Having finished an article, a book or a photo is one thing, being successful with it is something different. My joy of having completed a difficult piece of creativity was immediately followed by feelings of what might other people think about what I made, as I wrote in a blog lately. However, these are two different things. First there is a feeling, a kind of emotion. It is a mixture of joy followed by emptiness. The joy of “I have done it!”. And then, suddenly there is a hole within me. The feeling of nothing having to do.
When these feelings have fade away, questions pop up relating to the world around me, questions about success: Did I really do a good job? What might other people think about it? Do they even find it worth the effort to think about it? And when the joy and emptiness have gone, and the emptiness has been filled with new tasks, the question of success comes more and more to the fore: How has my creativity been received? Was I really so creative, as I had thought at first? However, success is not something absolute. Success is relative. Everybody defines his or her success in view of his or her relevant activities and what relevant others think about it. Seen that way, success is subjective. And is it really possible that success is objective? Success changes on the gulfs of the developments of history. Each generation has to interpret history anew. And what or who has been forgotten once can become a centre of attention later. And what or who was once considered an example of success, can fall into oblivion, while another star of success rises again. And so it may also happen with our pieces of creativity, if it does not sink into oblivion from the start. Is that why we are doing it for?

Monday, December 15, 2008

Visiting Florence

In one of his essays in his book about Montaigne, Philippe Desan writes how the library forms for many authors a way to accumulate knowledge and to organize it, while one can stay on the place where one is. It is a guide to the world. But for Montaigne his library is in the end not more than a starting place for all his voyages. Montaigne has travelled a lot. In France, of course, but also in Germany and from there to Italy. His diary of this journey is famous.
For me it is also often the case that my travels start in a library, be it my own library, be it in a university library or now also in the library of the Internet. I use these libraries as a start for the travels in my mind (as the readers of my blogs may already have noticed) or for my physical travels in Europe or sometimes in Japan. For my mental travels, books give me the guidelines that lead my thoughts. For my physical travels, they give me an impression where it might be interesting and where I should go, and how to organize it.When Montaigne travelled, he gave more attention to the people he met than to the landscapes he passed. Although landscapes are important when choosing my destinations and travelling around, I cannot help to look at people, too, and at their relics. I suppose it is my sociological past. And there is also another similarity between Montaigne and me.

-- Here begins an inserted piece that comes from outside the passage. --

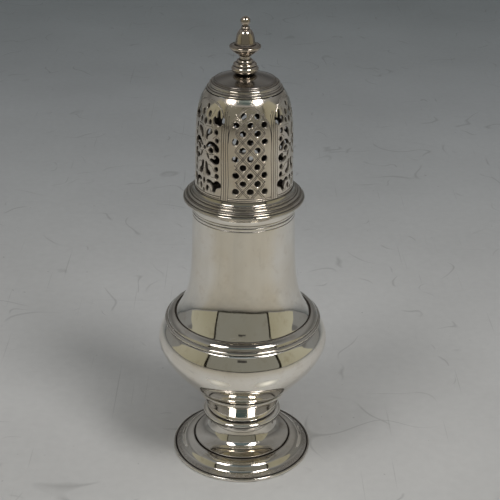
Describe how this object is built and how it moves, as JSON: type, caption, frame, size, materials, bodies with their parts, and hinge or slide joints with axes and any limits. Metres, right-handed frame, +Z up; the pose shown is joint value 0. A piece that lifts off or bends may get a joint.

In his travel diary, Montaigne has written hardly any word about his visits to Florence. It is as if he has seen hardly anything of the beautiful art there, which was there also already in his time. Anyway, it did not impress him enough in order to write about it. I make always a photographic diary of my travels, and I have photos of nearly all bigger and smaller towns that I visited. But in Florence I took no picture at all.

Monday, December 08, 2008

Finished !

The joy of having finished an article, a book, a complicated photo! And then the feeling of emptiness of having nothing to do (as long as it lasts). And also the fear, for is there really anyone interested in my creativity? Is it really so good as I think? Will the reactions not be negative, or even worse, will my work not be ignored? As if it had fallen in a pit and nobody knows.

Monday, December 01, 2008

The price of freedom

When Eve and Adam ate from the apple in Paradise, they learned what freedom was but also what its limits are. In Paradise Eve and Adam were happy (I suppose), but not free. They could get everything they needed, but just for that reason they couldn’t choose. They simply got what they needed. However, there was one exception: the apple tree. When, urged by the snake, Eve picked an apple and ate from it, she made a substantial choice, and by doing this, she learned what it is to be free. And when Adam ate also a part of the apple, he had the same experience. But the consequence was that they were chased away from Paradise, and in this way Eve and Adam learned also what the limits are of being free and that freedom has a price.